I Mombao sono uno dei progetti più particolari e coraggiosi arrivati sul palco di X Factor, non solo nell’edizione di quest’anno. Il duo formato da Damon Arabsolgar e Anselmo Luisi, che in passato hanno lavorato con Pashmak, Le Luci della Centrale Elettrica e Selton, ha portato al talent un canto popolare bielorusso, Toi Pa, e una performance unica, tanto da convincere i giudici a confermarli fino agli Home Visit.
Il progetto Mombao è un mix unico tra teatro e musica sperimentale. Oltre a brani inediti e cantati in diverse lingue, i due adattano in chiave contemporanea diversi canti popolari, che dal vivo propongono su un palco al centro della sala, circondati dal pubblico e interamente coperti di argilla e body paint. Hanno pubblicato un EP e due singoli, lavorato alla colonna sonora di un documentario (Gli indocili) e hanno già all’attivo quattro residenze artistiche in diverse città italiane. In attesa degli Home Visit di X Factor di stasera, ecco cinque canzoni che raccontano le loro influenze.
“Eternal” Holly Herndon
«Il corpo e la macchina. Holly ha creato qualcosa che non si era mai visto, ha cominciato a scrivere musica a quattro mani con un’intelligenza artificiale, dandole in pasto canto popolari e lavorando insieme a un coro di persone reali. Sta creando un umanesimo digitale, forte di un solido background accademico, sa che non si può aver paura delle nuove tecnologie, delle possibili frontiere che si possono esplorare e superare. È consapevole che gli artisti devono cominciare a prendere possesso di questi processi e farli propri, saperli riconoscere, plasmare, usare attivamente. Incorporarli».
“Canti del mare” Vincenzo Parisi
«Il coro e la terra. Vincenzo è un grande compositore e pianista, nonché un amico stretto con cui avere visioni musicali. Prende canzoni popolari siciliane e le riarrangia per piano solo preparato; il suo disco Zolfo è un viaggio fra le miniere e il Mediterraneo, da ascoltare in silenzio per viaggiare lontano, un capolavoro. Ne sentirete parlare presto, ha appena vinto il premio di composizione del Conservatorio di Milano e alcuni suoi brani per orchestra verranno eseguiti in Sala Verdi all’inaugurazione della nuova stagione. Non esistono ancora registrazioni di Fulmine randagio, quindi partecipare sarà d’obbligo».
“Open Eye Signal” Jon Hopkins
«Fra astrale e rave. Immunity è un disco su cui ci è capitato di tornare spesso, ha un’elettronica elegante e un utilizzo psichedelico del linguaggio techno. C’è una strada perturbante fra la musica soundscape da viaggio astrale e il ritorno al ballo delle macchine sincronizzate, degli oscillatori impazziti; se a tutto questo aggiungi un gusto commovente dei sample di pianoforte hai ottenuto un disco che scorre fluido e monta lentamente fino a toglierti il respiro».

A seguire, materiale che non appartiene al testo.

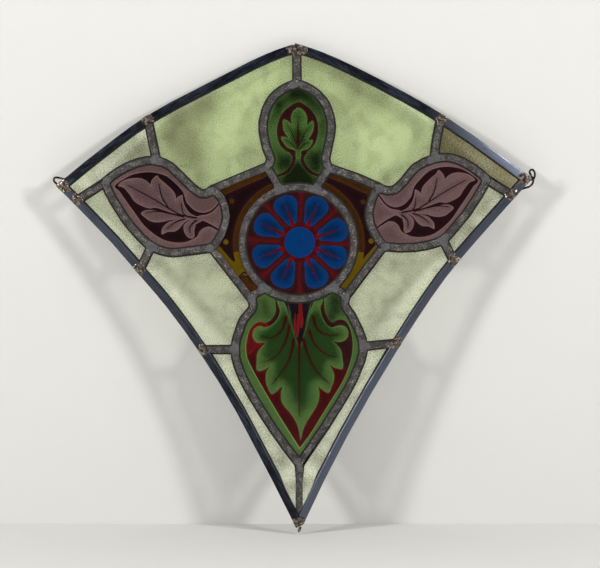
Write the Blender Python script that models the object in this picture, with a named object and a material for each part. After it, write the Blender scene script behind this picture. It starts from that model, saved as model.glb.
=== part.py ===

“Didavoi Nana” Ensemble Rustavi
«Scale aliene e canti sacri. Nel nostro percorso di ricerca ci siamo appassionati gradualmente e sempre di più ai canti popolari e alle tradizioni provenienti da parti diverse del mondo. L’incontro con i canti georgiani è stato magico. C’è una dolcezza virile, una malinconia sottile che rende questi al tempo stesso fragili e potenti, eseguiti in modo commovente da Ensemble Rustavi. A renderli ancora più affascinanti è una loro natura che per noi suona familiare e contemporaneamente esotica; vi si possono sentire gli echi di canti cristiani ortodossi e antichi canti gregoriani, così come vi si possono scovare pezzi di scale arabe e mediorientali e armonie stupendamente aliene a noi. Un sogno nel cassetto è quello di prendere spunto dalla tradizione georgiana per aggiungere questa spezia al nostro repertorio».
“The Offbeat” Wildbirds & Peacedrums
«La sintesi ultima: voci e percussioni. All’inizio della nostra ricerca musicale ci siamo posti una domanda: quali sono le parti più essenziali e coinvolgenti di una canzone? Come si può parlare direttamente alla pancia usando gli elementi più essenziali? I Wildbirds & Peacedrums ci hanno indicato una via. Nelle musiche del duo svedese c’è pochissimo, ma non manca nulla: c’è un groove incalzante e riconoscibile, e poi c’è la melodia della voce, semplice, diretta, nuda e potente. Abbiamo preso The Offbeat, l’abbiamo ribaltata, storpiata e ri-partorita, ed ora è una parte fondamentale della nostra scaletta».